## Start COLLECTED MATERIAL
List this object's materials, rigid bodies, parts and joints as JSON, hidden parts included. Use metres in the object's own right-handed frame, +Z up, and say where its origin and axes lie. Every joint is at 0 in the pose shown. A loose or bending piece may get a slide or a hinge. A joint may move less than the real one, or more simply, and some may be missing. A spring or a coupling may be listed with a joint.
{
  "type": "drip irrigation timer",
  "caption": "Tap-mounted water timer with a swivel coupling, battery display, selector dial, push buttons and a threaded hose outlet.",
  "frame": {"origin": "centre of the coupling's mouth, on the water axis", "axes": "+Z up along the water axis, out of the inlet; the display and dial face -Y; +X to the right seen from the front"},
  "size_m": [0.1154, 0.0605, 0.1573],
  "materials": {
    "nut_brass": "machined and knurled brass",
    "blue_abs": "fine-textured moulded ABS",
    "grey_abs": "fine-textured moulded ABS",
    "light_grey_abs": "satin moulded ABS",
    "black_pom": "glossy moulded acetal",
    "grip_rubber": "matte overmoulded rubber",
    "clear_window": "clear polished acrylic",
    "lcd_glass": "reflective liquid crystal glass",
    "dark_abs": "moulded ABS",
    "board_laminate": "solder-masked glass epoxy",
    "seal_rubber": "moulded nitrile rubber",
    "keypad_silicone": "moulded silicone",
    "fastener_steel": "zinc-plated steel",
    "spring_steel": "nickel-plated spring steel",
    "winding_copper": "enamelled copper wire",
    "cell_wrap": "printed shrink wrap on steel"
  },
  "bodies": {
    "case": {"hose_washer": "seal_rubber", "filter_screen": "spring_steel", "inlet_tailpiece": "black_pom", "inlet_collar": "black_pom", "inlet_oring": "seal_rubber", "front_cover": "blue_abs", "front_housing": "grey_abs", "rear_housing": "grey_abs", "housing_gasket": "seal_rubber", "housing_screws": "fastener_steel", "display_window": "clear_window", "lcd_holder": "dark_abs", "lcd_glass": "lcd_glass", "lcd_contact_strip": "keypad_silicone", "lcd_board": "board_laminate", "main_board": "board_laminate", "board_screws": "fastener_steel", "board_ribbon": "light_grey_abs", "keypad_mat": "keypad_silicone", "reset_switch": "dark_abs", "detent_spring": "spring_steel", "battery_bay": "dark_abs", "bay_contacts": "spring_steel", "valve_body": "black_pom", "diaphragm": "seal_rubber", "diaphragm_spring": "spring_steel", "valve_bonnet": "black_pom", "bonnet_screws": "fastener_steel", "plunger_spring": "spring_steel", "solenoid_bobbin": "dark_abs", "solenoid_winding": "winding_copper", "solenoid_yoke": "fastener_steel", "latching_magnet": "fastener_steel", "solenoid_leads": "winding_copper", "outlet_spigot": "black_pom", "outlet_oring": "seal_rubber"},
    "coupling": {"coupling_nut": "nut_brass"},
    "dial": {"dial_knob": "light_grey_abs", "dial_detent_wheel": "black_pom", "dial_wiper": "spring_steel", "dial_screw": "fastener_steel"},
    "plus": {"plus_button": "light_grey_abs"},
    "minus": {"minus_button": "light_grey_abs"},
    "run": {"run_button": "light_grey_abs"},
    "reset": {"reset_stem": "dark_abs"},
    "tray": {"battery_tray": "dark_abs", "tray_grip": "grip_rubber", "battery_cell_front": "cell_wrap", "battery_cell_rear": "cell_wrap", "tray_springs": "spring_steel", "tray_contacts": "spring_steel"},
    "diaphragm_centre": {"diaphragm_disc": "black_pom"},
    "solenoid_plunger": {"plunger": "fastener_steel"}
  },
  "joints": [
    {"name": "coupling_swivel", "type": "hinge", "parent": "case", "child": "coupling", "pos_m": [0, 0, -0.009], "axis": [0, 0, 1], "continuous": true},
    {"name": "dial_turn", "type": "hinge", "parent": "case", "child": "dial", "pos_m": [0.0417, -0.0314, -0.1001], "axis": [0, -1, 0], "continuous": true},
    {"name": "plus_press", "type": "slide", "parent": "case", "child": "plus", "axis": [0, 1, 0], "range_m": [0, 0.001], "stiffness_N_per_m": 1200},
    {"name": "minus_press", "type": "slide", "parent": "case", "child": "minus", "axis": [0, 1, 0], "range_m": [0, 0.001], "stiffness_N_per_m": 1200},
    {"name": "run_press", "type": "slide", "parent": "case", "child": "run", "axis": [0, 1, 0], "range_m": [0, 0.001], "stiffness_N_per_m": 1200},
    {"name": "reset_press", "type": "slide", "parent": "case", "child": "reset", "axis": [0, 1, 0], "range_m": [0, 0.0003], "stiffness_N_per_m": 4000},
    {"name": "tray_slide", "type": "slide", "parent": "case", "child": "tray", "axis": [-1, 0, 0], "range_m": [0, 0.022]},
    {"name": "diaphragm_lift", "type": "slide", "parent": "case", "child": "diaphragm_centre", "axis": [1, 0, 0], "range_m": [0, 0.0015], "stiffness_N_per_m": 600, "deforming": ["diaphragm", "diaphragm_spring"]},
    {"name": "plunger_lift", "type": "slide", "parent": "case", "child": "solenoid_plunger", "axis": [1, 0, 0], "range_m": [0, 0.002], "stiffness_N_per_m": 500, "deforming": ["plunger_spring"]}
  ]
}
## End COLLECTED MATERIAL
* AIM *
Quote the data in full, keeping each word unchanged.

* TASK RESULT *
List this object's materials, rigid bodies, parts and joints as JSON, hidden parts included. Use metres in the object's own right-handed frame, +Z up, and say where its origin and axes lie. Every joint is at 0 in the pose shown. A loose or bending piece may get a slide or a hinge. A joint may move less than the real one, or more simply, and some may be missing. A spring or a coupling may be listed with a joint.
{
  "type": "drip irrigation timer",
  "caption": "Tap-mounted water timer with a swivel coupling, battery display, selector dial, push buttons and a threaded hose outlet.",
  "frame": {"origin": "centre of the coupling's mouth, on the water axis", "axes": "+Z up along the water axis, out of the inlet; the display and dial face -Y; +X to the right seen from the front"},
  "size_m": [0.1154, 0.0605, 0.1573],
  "materials": {
    "nut_brass": "machined and knurled brass",
    "blue_abs": "fine-textured moulded ABS",
    "grey_abs": "fine-textured moulded ABS",
    "light_grey_abs": "satin moulded ABS",
    "black_pom": "glossy moulded acetal",
    "grip_rubber": "matte overmoulded rubber",
    "clear_window": "clear polished acrylic",
    "lcd_glass": "reflective liquid crystal glass",
    "dark_abs": "moulded ABS",
    "board_laminate": "solder-masked glass epoxy",
    "seal_rubber": "moulded nitrile rubber",
    "keypad_silicone": "moulded silicone",
    "fastener_steel": "zinc-plated steel",
    "spring_steel": "nickel-plated spring steel",
    "winding_copper": "enamelled copper wire",
    "cell_wrap": "printed shrink wrap on steel"
  },
  "bodies": {
    "case": {"hose_washer": "seal_rubber", "filter_screen": "spring_steel", "inlet_tailpiece": "black_pom", "inlet_collar": "black_pom", "inlet_oring": "seal_rubber", "front_cover": "blue_abs", "front_housing": "grey_abs", "rear_housing": "grey_abs", "housing_gasket": "seal_rubber", "housing_screws": "fastener_steel", "display_window": "clear_window", "lcd_holder": "dark_abs", "lcd_glass": "lcd_glass", "lcd_contact_strip": "keypad_silicone", "lcd_board": "board_laminate", "main_board": "board_laminate", "board_screws": "fastener_steel", "board_ribbon": "light_grey_abs", "keypad_mat": "keypad_silicone", "reset_switch": "dark_abs", "detent_spring": "spring_steel", "battery_bay": "dark_abs", "bay_contacts": "spring_steel", "valve_body": "black_pom", "diaphragm": "seal_rubber", "diaphragm_spring": "spring_steel", "valve_bonnet": "black_pom", "bonnet_screws": "fastener_steel", "plunger_spring": "spring_steel", "solenoid_bobbin": "dark_abs", "solenoid_winding": "winding_copper", "solenoid_yoke": "fastener_steel", "latching_magnet": "fastener_steel", "solenoid_leads": "winding_copper", "outlet_spigot": "black_pom", "outlet_oring": "seal_rubber"},
    "coupling": {"coupling_nut": "nut_brass"},
    "dial": {"dial_knob": "light_grey_abs", "dial_detent_wheel": "black_pom", "dial_wiper": "spring_steel", "dial_screw": "fastener_steel"},
    "plus": {"plus_button": "light_grey_abs"},
    "minus": {"minus_button": "light_grey_abs"},
    "run": {"run_button": "light_grey_abs"},
    "reset": {"reset_stem": "dark_abs"},
    "tray": {"battery_tray": "dark_abs", "tray_grip": "grip_rubber", "battery_cell_front": "cell_wrap", "battery_cell_rear": "cell_wrap", "tray_springs": "spring_steel", "tray_contacts": "spring_steel"},
    "diaphragm_centre": {"diaphragm_disc": "black_pom"},
    "solenoid_plunger": {"plunger": "fastener_steel"}
  },
  "joints": [
    {"name": "coupling_swivel", "type": "hinge", "parent": "case", "child": "coupling", "pos_m": [0, 0, -0.009], "axis": [0, 0, 1], "continuous": true},
    {"name": "dial_turn", "type": "hinge", "parent": "case", "child": "dial", "pos_m": [0.0417, -0.0314, -0.1001], "axis": [0, -1, 0], "continuous": true},
    {"name": "plus_press", "type": "slide", "parent": "case", "child": "plus", "axis": [0, 1, 0], "range_m": [0, 0.001], "stiffness_N_per_m": 1200},
    {"name": "minus_press", "type": "slide", "parent": "case", "child": "minus", "axis": [0, 1, 0], "range_m": [0, 0.001], "stiffness_N_per_m": 1200},
    {"name": "run_press", "type": "slide", "parent": "case", "child": "run", "axis": [0, 1, 0], "range_m": [0, 0.001], "stiffness_N_per_m": 1200},
    {"name": "reset_press", "type": "slide", "parent": "case", "child": "reset", "axis": [0, 1, 0], "range_m": [0, 0.0003], "stiffness_N_per_m": 4000},
    {"name": "tray_slide", "type": "slide", "parent": "case", "child": "tray", "axis": [-1, 0, 0], "range_m": [0, 0.022]},
    {"name": "diaphragm_lift", "type": "slide", "parent": "case", "child": "diaphragm_centre", "axis": [1, 0, 0], "range_m": [0, 0.0015], "stiffness_N_per_m": 600, "deforming": ["diaphragm", "diaphragm_spring"]},
    {"name": "plunger_lift", "type": "slide", "parent": "case", "child": "solenoid_plunger", "axis": [1, 0, 0], "range_m": [0, 0.002], "stiffness_N_per_m": 500, "deforming": ["plunger_spring"]}
  ]
}